IT仕事塾

ファイルメーカーPro ユーザーの現場を探る
第11回 SOHOスタイルで外部スタッフを多用するデザイン事務所はファイルメーカーで稼働する(1/2)

本社を持たずSOHOの業態で外部スタッフを多用している、小規模のデザイン会社でのファイルメーカーPro利用例を紹介しましょう。

 今回は、小規模のデザイン会社におけるファイルメーカーProの利用について紹介しましょう。アットミクストは3人の女性が創業したデザイン会社で、主に雑誌・書籍向けに地図のデザインをしています。

 この会社は、会社の主要メンバー3人の自宅をオフィスにしている、いわゆるSOHOの形態で、多数の外部スタッフを抱えて仕事をしているのが特徴。そして、それを取りまとめるのがファイルメーカーProなのです。

 同社がスタートしたのは2000年。3人のコアメンバーは創業前は練馬区石神井の近所に住んでいましたが、その後は谷中、浅草、石神井とバラバラ状態に。また、外部スタッフも、東京都内だけではなく、ドイツ、ベラルーシなど、地理的条件に全くしばられない使い方をしています。


石川香織氏(右上:浅草オフィス)、戸叶勢子氏(左上:谷中オフィス)、松尾よしこ氏(下:石神井オフィス)3人のイコールパートナーから構成されるアットミクストを結びつけるのはファイルメーカーProによる情報共有

 それだけに、業務の受発注、進捗管理の負担は非常に大きいものがあります。地図の仕事は、編集プロダクション、もしくは編集部から受注し、編集者からネームが入り、それをもとにデザインをし、納品するという工程を経るのですが、その後も担当外注デザイナーの担当分を調査し、支払いを行うというところまで管理しなければなりません。

きっかけは、年賀状の印刷から

 アットミクストでは、この管理作業を軽減し、外注先への支払いに至るまで管理することを目的にファイルメーカーProが採用されました。ただし、そのきっかけとなったのは、「年賀状」の印刷だったのです。

 当時、取引先やスタッフや外注先の住所録は、3人がそれぞれのものを持っており、一括管理されていませんでした。一応、3人ともMicrosoft Excelを使って住所録を作っていたのですが、それをハガキに印刷するためにはラベル印刷をする必要があるうえ、「この人は送付リストに入れるが、この人には送らない」という区別をつけることができませんでした。そこで、ファイルメーカーProを使って住所録を作ることから始めたのです。

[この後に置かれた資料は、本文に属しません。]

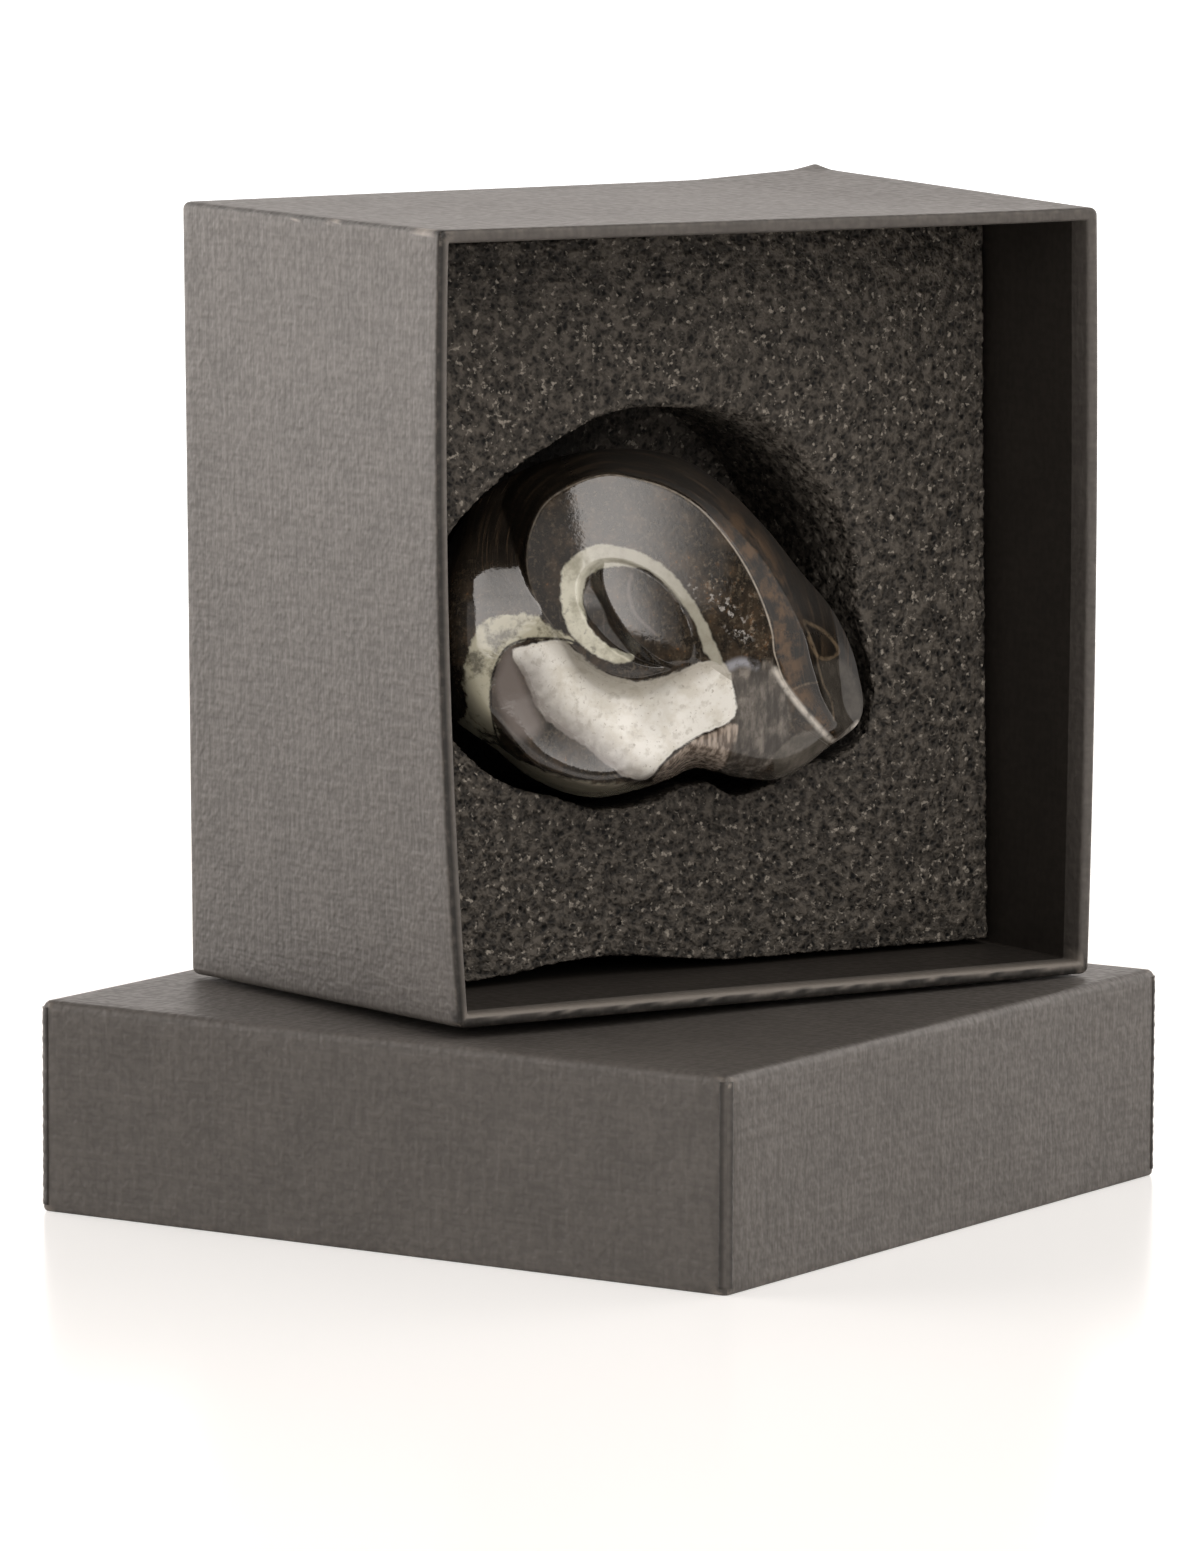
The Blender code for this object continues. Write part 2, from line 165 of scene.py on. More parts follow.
# Stone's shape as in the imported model: each curve gives a value by degrees about the eye
COIL_START = -33
COIL_END = 327
STONE_RIM = (
    (2, 0.0226), (16, 0.0196), (37, 0.018), (58, 0.0182), (76, 0.0192), (97, 0.0198), (114, 0.0206),
    (130, 0.0218), (144, 0.0228), (163, 0.0234), (182, 0.024), (198, 0.0243), (210, 0.0238), (220, 0.0223),
    (236, 0.0219), (256, 0.0209), (270, 0.0193), (280, 0.0185), (292, 0.0182), (301, 0.0208), (311, 0.024),
    (327, 0.0262), (336, 0.0278), (348, 0.0257),
)
CREST = (
    (-33, 0.026), (-25, 0.019), (-16, 0.0162), (-5, 0.0151), (10, 0.014), (30, 0.0134), (48, 0.0136),
    (64, 0.0144), (80, 0.0152), (91, 0.0158), (103, 0.0167), (117, 0.0169), (130, 0.0168), (142, 0.0157),
    (155, 0.0141), (168, 0.0122), (181, 0.0104), (198, 0.0086), (223, 0.0075), (248, 0.007), (270, 0.0067),
    (292, 0.0066), (312, 0.0072), (327, 0.0084),
)
CREST_SLOPE = (
    (-33, 0.5), (-20, 0.45), (10, 0.6), (50, 0.95), (90, 1.1), (125, 1.00), (160, 0.9), (200, 1.1),
    (270, 1.3), (327, 1.00),
)
KEEL_OFFSET = (
    (-33, 0.0055), (-24, 0.0049), (-14, 0.0044), (4, 0.0031), (30, 0.002), (60, 0.0012), (327, 0.0012),
)
KEEL_SLOPE = 1.7
RIDGE_HEIGHT = (
    (-33, 0.002), (60, 0.002), (108, 0.002), (135, 0.008), (155, 0.0106), (185, 0.0108), (200, 0.0114),
    (215, 0.0122), (235, 0.0127), (255, 0.0125), (280, 0.0114), (310, 0.0101), (327, 0.0085),
)
RIDGE_LEAST = 0.0016
SHOULDER_HEIGHT = 0.0107
SHOULDER_FROM = -0.001
SHOULDER_SAG = 46
SHOULDER_SOFTNESS = 0.0008
RIDGE_SHARE = (
    (-33, 0.5), (90, 0.35), (140, 0.36), (175, 0.36), (192, 0.48), (205, 0.62), (224, 0.82), (250, 0.86),
    (270, 0.88), (282, 0.82), (293, 0.7), (306, 0.58), (327, 0.5),
)
RIDGE_ROUNDING = 0.45
RIDGE_FALL = ((-33, 2.2), (120, 2.2), (155, 4.5), (185, 4.5), (210, 2.6), (327, 2.2))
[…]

 作り方は、ほとんどここに書かれている方式で、データはCSV形式に書き出したExcelデータを3人の住所録からもってきて、マージしました。フィールドとして新たに追加したのは、「グリーティング送付」という項目。ここに「00賀」と書かれていれば、そのレコードのある人には2000年の年賀状を送る、「か02」とあれば、創業2周年の挨拶状を送るといった具合に、検索・ソートして、ラベルを印刷することができるのです。ラベルへの印刷だけでなく、細かく設定できるレイアウト機能を使えば、ハガキへの印刷も簡単に行えます。


ATMIXT取引先の画面


「ハガキ」に「縦書き」のボタンを押すと、縦書きに印刷するレイアウトに変わります。このままプリンタに官製はがきを差し込めば、ハガキ印刷ができる仕組み

 最初の年賀状印刷は無事にすみました。しかし、その後のデータの更新はどうするのでしょうか。1人のところで新しいクライアントや外注先を登録していくのでしょうか。それならば、ファイルメーカーServerを使って、各事務所で共有してしまおうということになりました。サーバは練馬区・石神井のオフィスに置き、谷中、浅草からファイルメーカーProを使ってアクセスするわけです。これで、データの更新は問題なくなりました。

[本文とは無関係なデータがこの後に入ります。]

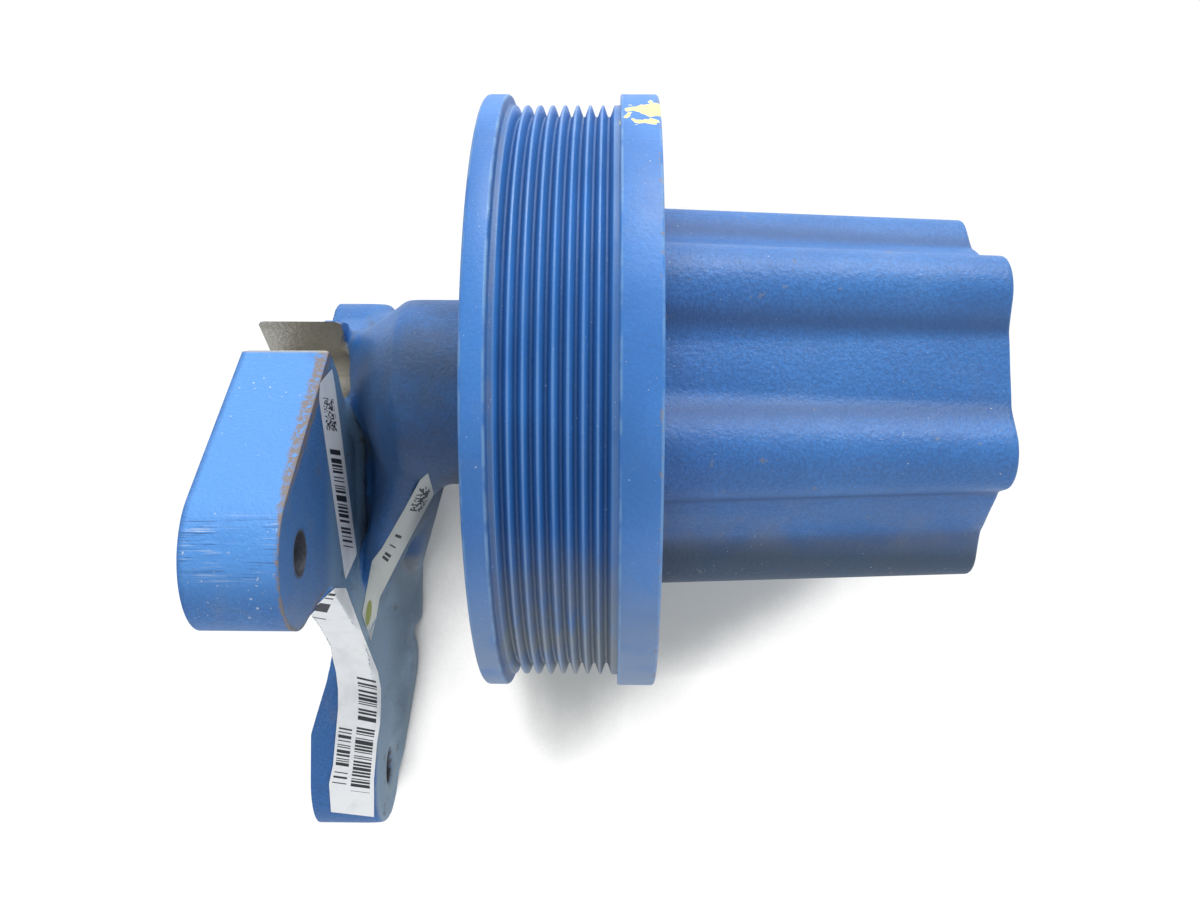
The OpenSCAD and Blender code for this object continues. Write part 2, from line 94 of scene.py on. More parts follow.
print("lens", round(camera_data.lens, 2), "mm")


def photo_ray(column, row):
    """Direction from the eye through a place in the photograph."""
    return (forward + eye_right * ((column - PHOTO_W / 2) / FOCAL_PX)
            + eye_up * ((PHOTO_H / 2 - row) / FOCAL_PX)).normalized()


# %% [markdown]
# ## Helpers
# Every piece is a mesh object that sits at the origin, with its place in its mesh. Every material
# starts from the Principled shader, and the class below adds its nodes in few words, so a finish
# reads like a recipe. Patterns read Object coordinates in metres, so a grain of 1.6 mm is a noise
# scale of about 600.


# %% Objects and plain materials
def link(obj):
    """Adds an object to the scene's collection."""
    bpy.context.scene.collection.objects.link(obj)
    return obj


def mesh_object(name, bm, *materials):
    """Makes an object of a bmesh, and frees the bmesh."""
    mesh = bpy.data.meshes.new(name)
    bm.to_mesh(mesh)
    bm.free()
    for material in materials:
        mesh.materials.append(material)
    return link(bpy.data.objects.new(name, mesh))


def node_material(name, **sockets):
    """A material with a Principled shader whose plain sockets are set by name."""
    material = bpy.data.materials.new(name)
    material.use_nodes = True
    shader = material.node_tree.nodes["Principled BSDF"]
    for key, value in sockets.items():
        shader.inputs[key.replace("_", " ")].default_value = value
    return material


def darker(colour, share):
    """The same colour with less light, still opaque."""
    return tuple(part * share for part in colour[:3]) + (1,)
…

 ファイルメーカーProで管理している住所録は、「ATMIXT取引先」と「ATMIXTパートナー」の2種類に分かれます。ATMIXT取引先のほうは、前述のクライアント住所録で、ATMIXTパートナーは、スタッフ・外注先の名簿です。この2つは性質が異なるので、フィールド属性も分け、別々のファイルにして両方をファイルメーカーServerでホストしています。


ATMIXTパートナーの画面

 スタッフ用の「ATMIXTパートナー」には、仕事の報告などを行うメーリングリスト(3種類に分かれている)のどれに属しているかを示す「ML種別」、どの作業が得意かを表す「職種」、そしてマシンやソフトウェア環境をメモした「作業環境」などが追加されています。どちらも、メールアドレスの左側のアイコンを押すと、メールソフトが立ち上がり、新規メッセージを開き、そのメールアドレスをTo:欄に書き込みます(これはファイルメーカーProが最初から持っている機能です)。